Anglers in Kent and across the country can rejoice as the Environment Agency’s annual fish restocking program brings them a ‘FISHmas’ surprise.

Thousands of juvenile fish of various species have been released into rivers, still waters, and local clubs in the South East.

The fish restocking program is a key component of the Environment Agency’s efforts to improve fisheries around the country. The fish are bred and raised at the Calverton Fish Farm near Nottingham, which has been the main source of coarse fish for the Environment Agency for 32 years. The fish are quality, pure-bred, and disease-free, and are used to replenish our rivers every winter.

Joe Kitanosono, Fisheries Officer at the Environment Agency, said:

“By releasing over 48,000 fish into our South East waters, we are helping to increase our local fish populations. Our breeding program aims to enhance fishing by providing more stocks and opportunities for anglers.

Angling is a beneficial outdoor activity that can improve mental health, so we hope that our waters and clubs will appeal to both new and experienced anglers.

We collaborate with our partners to safeguard and improve our fish populations, by tackling pollution, enhancing habitats, water quality, and fish migration. This vital work is made possible by rod licences.”

The fish released into the wild have gone through a complex 18-month process. They are produced by hand from sperm and eggs, and incubated in fresh water with controlled temperature for 3 to 30 days, depending on the species. They are then fed with tiny brine shrimp and stocked in ponds onsite. When they reach 18 months, they are ready for their biggest journey.

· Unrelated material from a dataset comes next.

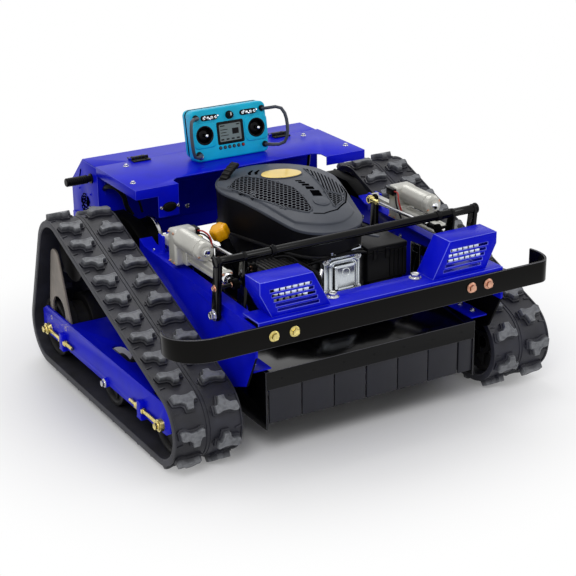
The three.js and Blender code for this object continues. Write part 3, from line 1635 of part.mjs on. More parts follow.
node("front_crossmember", frontCrossmember(), paint.blue);
node("bumper", bumper(), paint.black);
node("lift_frame", liftFrame(), paint.black);
node("deck_shell", deckShell(), paint.black);
node("front_skirt", frontSkirt(), paint.rubber);
node("engine_block", engineBlock(), paint.darkPlastic);
node("engine_cover", engineCover(), paint.coverPlastic);
node("valve_cover", valveCover(), paint.zinc);
node("air_cleaner", airCleaner(), paint.darkPlastic);
node("muffler", muffler(), paint.black);
node("oil_filler_tube", fillerTube(), paint.darkPlastic);
node("oil_cap", oilCap(), paint.yellow);
node("starter_grip", starterGrip(), paint.darkPlastic);
node("crankshaft", crankshaft(), paint.steel);
node("blade", blade(), paint.steel);
node("equipment_box", equipmentBox(), paint.blue);
node("box_lid", boxLid(), paint.blue);
node("battery", battery(), paint.battery);
node("side_grip", sideGrip(), paint.darkPlastic);
node("top_shelf", topShelf(), paint.blue);

node("remote_shell_front", remoteFront(), paint.cyan, remote);
node("remote_shell_back", remoteBack(), paint.cyan, remote);
node("remote_screen", remoteScreen(), paint.screen, remote);
const knob = node("remote_knob", remoteKnob(), paint.darkPlastic, remote, leanedPoint(0, 0, knobZ));
knob.rotation.x = remoteLean;
sides.forEach(({ word, side }) => {
  node(`remote_handle_${word}`, remoteHandle(side), paint.darkPlastic, remote);
  const place = leanedPoint(side * gimbalX, gimbalAxisDepth, gimbalZ);
  const ring = node(`joystick_ring_${word}`, joystickRing(), paint.darkPlastic, remote, place);
  const stick = node(`joystick_${word}`, joystick(), paint.steel, remote, place);
  ring.rotation.x = remoteLean;
  stick.rotation.x = remoteLean;
});

export default machine;
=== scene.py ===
# %% [markdown]
# A remote control slope mower
#
# This lesson dresses a mower that runs on two rubber belts. Its steel frame, wheels, axles and
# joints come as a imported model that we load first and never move. Around it we model what the
# eye sees: cleated belts, a moulded engine cover, folded and painted sheet metal, plated bolts,
# electric actuators and a hand controller. Everything is in metres, +Z is up, the front faces -Y.

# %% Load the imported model
import json
import math
import bpy
from mathutils import Matrix, Vector

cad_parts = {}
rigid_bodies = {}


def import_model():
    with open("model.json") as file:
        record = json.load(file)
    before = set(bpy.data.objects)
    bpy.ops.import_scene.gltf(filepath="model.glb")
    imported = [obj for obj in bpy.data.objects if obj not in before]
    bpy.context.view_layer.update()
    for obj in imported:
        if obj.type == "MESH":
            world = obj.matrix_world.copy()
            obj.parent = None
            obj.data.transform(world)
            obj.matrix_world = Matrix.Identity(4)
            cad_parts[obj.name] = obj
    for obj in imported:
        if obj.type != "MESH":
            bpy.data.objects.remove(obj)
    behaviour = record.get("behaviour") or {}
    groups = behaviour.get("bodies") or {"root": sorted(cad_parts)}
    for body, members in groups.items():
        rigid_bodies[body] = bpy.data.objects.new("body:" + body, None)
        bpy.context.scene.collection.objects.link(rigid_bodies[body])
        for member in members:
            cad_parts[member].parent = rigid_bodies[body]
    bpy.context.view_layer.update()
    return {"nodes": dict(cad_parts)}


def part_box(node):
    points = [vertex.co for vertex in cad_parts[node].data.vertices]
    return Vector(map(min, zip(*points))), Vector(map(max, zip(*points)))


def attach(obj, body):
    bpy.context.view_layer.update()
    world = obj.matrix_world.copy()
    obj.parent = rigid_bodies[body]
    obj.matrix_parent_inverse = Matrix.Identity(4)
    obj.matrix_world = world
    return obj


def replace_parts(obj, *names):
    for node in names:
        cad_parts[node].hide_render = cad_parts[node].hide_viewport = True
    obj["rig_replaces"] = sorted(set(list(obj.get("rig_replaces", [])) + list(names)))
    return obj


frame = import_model()
nodes = frame["nodes"]

# %% [markdown]
# The drawing of the mower counts in millimetres from a line that lies 38 mm in front of the
# middle of its length. A small helper turns such a drawn place into a point in metres, so that
# the sizes below stay readable as a maker would write them.

# %% Places, directions and sides
MM = 0.001
CENTRE_Y = 38.0
X_AXIS, Y_AXIS, Z_AXIS = Vector((1, 0, 0)), Vector((0, 1, 0)), Vector((0, 0, 1))
FRONT, UP, LEFT = -Y_AXIS, Z_AXIS, -X_AXIS
SIDES = (("left", -1), ("right", 1))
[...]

They are transferred into large tanks with oxygen and loaded onto trucks that transport them across the country. At their destination, fisheries officers gently remove the fish from the tanks and release them into our rivers. Winter is the best time for restocking, as the low water temperature reduces stress on the fish and improves their survival rates. It also allows them to adapt to their new environment, before they spawn in the spring.

Environment Agency fisheries officers use data from national fish surveys to determine where the fish are most needed, based on factors such as breeding, survival, and pollution. These surveys help the Environment Agency ensure that the fish are distributed to the right places and support angling clubs to improve local fishing spots.

Fish are essential for maintaining a balanced eco-system in a river, so the restocking program also benefits the wider natural environment. It’s a win-win situation for everyone!

Another 25,000 fish will be delivered to the South East in the New Year.